Of the many Biden-inspired parts of the crisis, the most recent were dumb comments made by Secretary of State Antony Blinken. On Sunday, he appeared to endorse the idea of banning Russian oil exports, caving in to anti-Russian hysteria in Washington and Europe. As Reuters reported:
The United States and European allies are exploring banning imports of Russian oil, U.S. Secretary of State Antony Blinken said on Sunday, and the White House coordinated with key Congressional committees moving forward with their own ban.
This is the insane work of a bipartisan, globalist ruling class that does not understand economics or even simple math.
Total world petroleum production is about 95 million barrels per day, and supplies are tight with little extra capacity. Russia is the third-largest producer with 11% of the world total, just behind Saudi Arabia. By contrast, Iran, the largest producer previously to face extreme sanctions, accounts for just 3% of global production. We can isolate Iran, not Russia.

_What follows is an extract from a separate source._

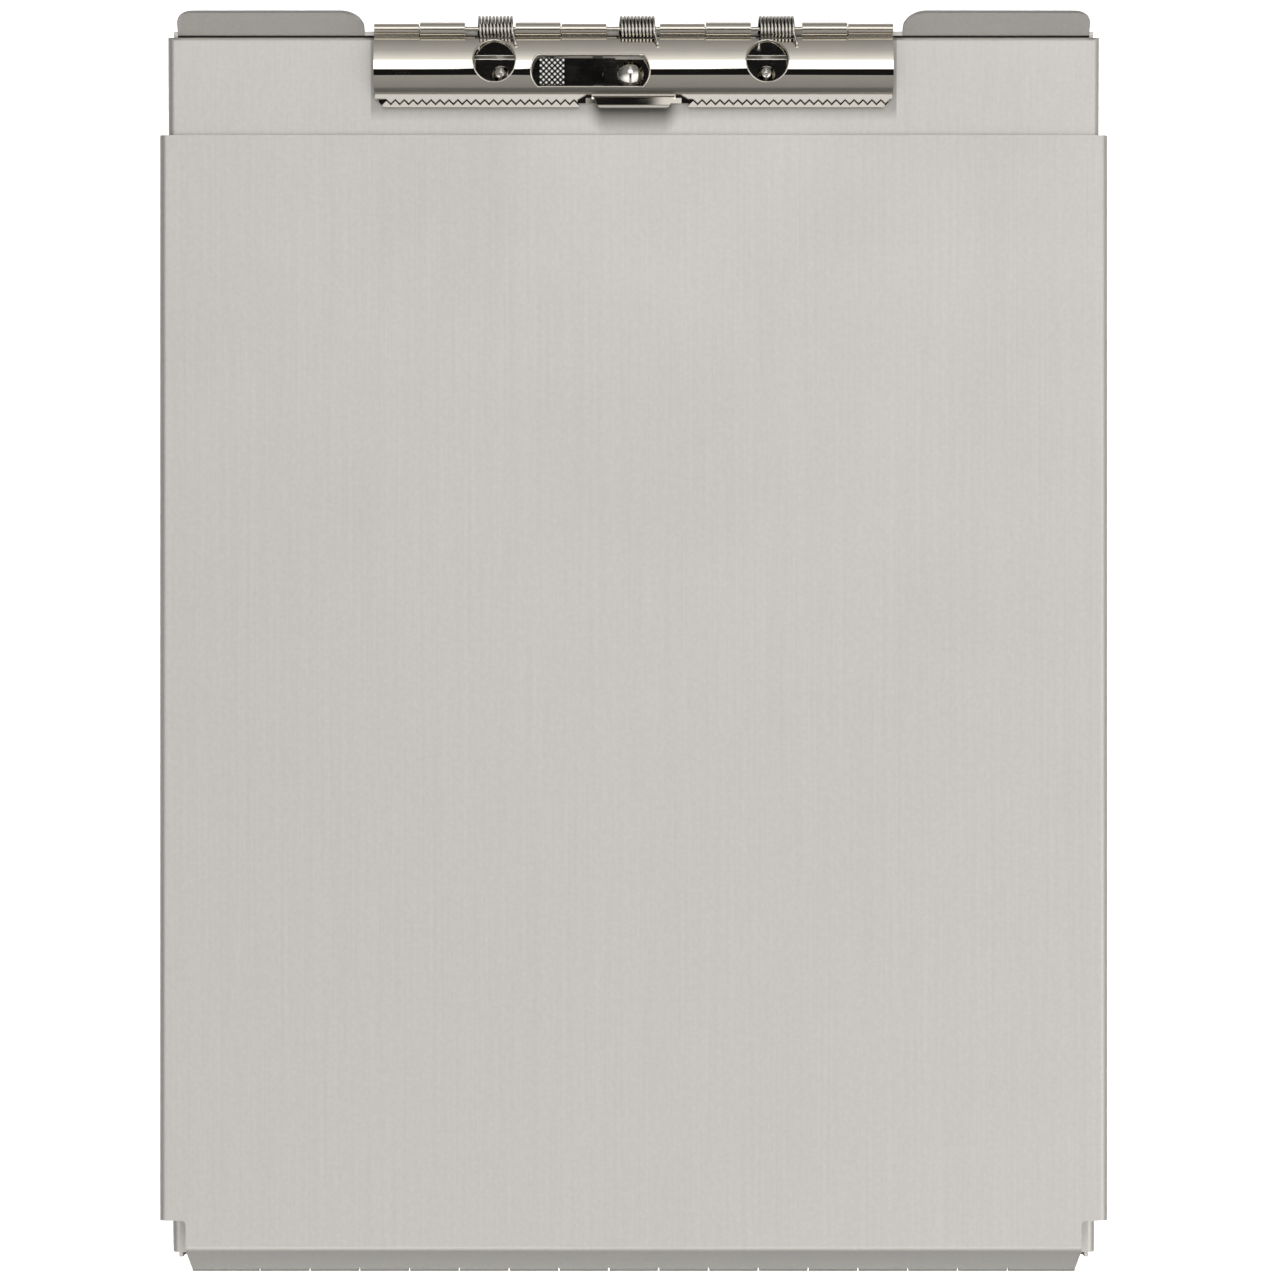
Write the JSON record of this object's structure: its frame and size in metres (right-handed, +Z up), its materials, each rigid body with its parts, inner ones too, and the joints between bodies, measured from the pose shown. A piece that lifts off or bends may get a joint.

It is simply impossible to remove Russian oil from the world market without causing the runaway spike in prices we are now seeing. The White House knew this before it didn’t. Even as it sanctioned Russian banks just over a week ago, it said it intended to exempt trading in energy products.
Disingenuously, White House spokesman Jen Psaki said:
The reason why the price of gas is going up is not because of steps the president has taken they are because President Putin is invading Ukraine, and that is creating a great deal of instability in the global marketplace.

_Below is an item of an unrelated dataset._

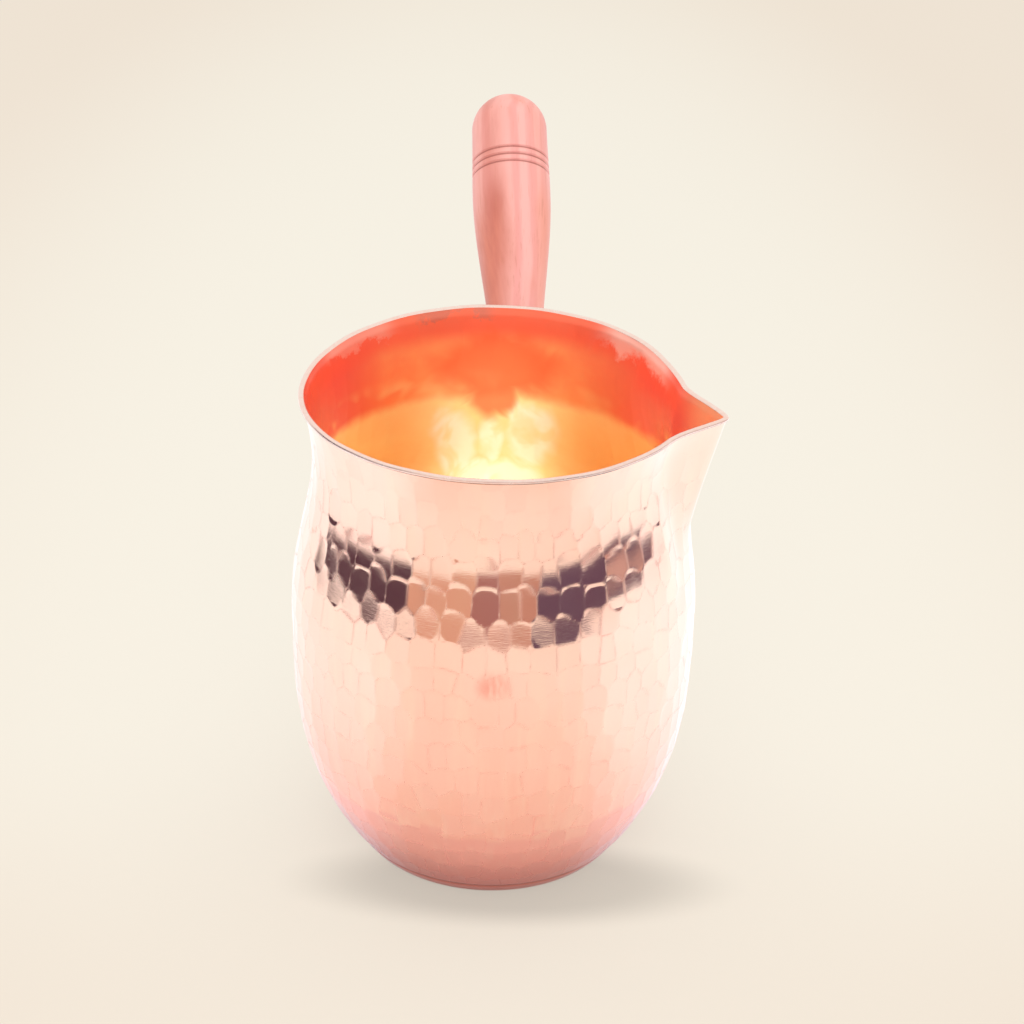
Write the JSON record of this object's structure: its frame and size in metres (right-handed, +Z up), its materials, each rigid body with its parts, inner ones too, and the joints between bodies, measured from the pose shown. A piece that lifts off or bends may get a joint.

In fact, Russia is still producing and willing to export just us much oil as before its invasion of Ukraine. It was the Biden administration’s excessive and sloppy sanctions on Russia that resulted in a de facto embargo on Russia. In particular, Biden’s decision not just to sanction Russian banks but to swipe $400 billion that the Russian central bank unwisely kept in U.S. financial instruments, and to bar that central bank from any dollar-denominated transactions, spooked banks and oil traders globally.
Even though the administration mused that sanctions don’t apply to energy products, and even though the Treasury Department put out a document on Friday reasserting that claim, fear over the climate of hysteria is winning out. Late on Friday, Shell made the first purchase of Russian oil since the sanctions, likely at the urging of the British government, and got creamed for its action. Now, Blinken and a nonstop parade of virtue-signaling Republican and Democratic congressmen entertaining an embargo has led to a crisis.
But isn’t it our duty to pay outrageous prices for gas and everything else to help the Ukrainians? Isn’t this like buying a war bond during World War II?
It is not. High oil prices won’t help Ukraine or deter Russia. In the near term, the spike in oil prices will enrich big exporters like Canada and Arabian Gulf nations. Russia will eventually resume exports, even if not at the level before the war. It simply produces too much oil and gas to be isolated. Furthermore, China and India, which declined to join the U.S.-led sanctions regime, will gladly buy what others will not. Japan has also stated the obvious fact that it needs to continue to buy Russian energy to avoid economic catastrophe. Europe will also cave when it begins to understand the crippling financial and political cost of oil anywhere above $90 a barrel.
The only thing paying higher prices will achieve is harming America. And why? What Russia is doing to Ukraine is atrocious. However, Europe, not the United States should take the lead in preventing further Russian aggression. Europe has 400 million people and a $21 trillion economy to Russia’s 144 million people and $1.5 trillion economy. Even Germany alone has an economy that is more than twice the size of Russia’s. These people can afford to defend themselves. American spending on problems in Eastern Europe only creates a moral hazard that prevents Europeans from spending what they should.
Furthermore, rather than rushing to pro-war hysteria and floating ideas like a NATO no-fly zone over Ukraine that would start World War III between nuclear-armed Russia and America, we need to focus more on not letting other people make their problems into our problems. The last war America won was the 1991 Gulf War. Recently, we have been involved in costly and humiliating military fiascos in Afghanistan, Iraq, Syria, and Libya. We are deeply in debt and have a military that cannot win wars. Furthermore, we face a major challenge from China with which Europe will be little help. (In fact, only Japan will render major support to that potential fight.)
Russia’s government is wicked and its war of aggression is cruel and unprovoked. But the anti-Russian hysteria afoot, reminiscent of the revival of McCarthyite hysteria we saw after George Floyd’s death and the 2021 Capitol riot, is devoid of any serious consideration of U.S. national interests. Politicians need to ask themselves if voters paying $5 a gallon for gas as they drive to polls in November will thank them or fire them. Congress and the administration should cut the preening, forget about playing global cop, figure out how to cut energy prices, and put America first.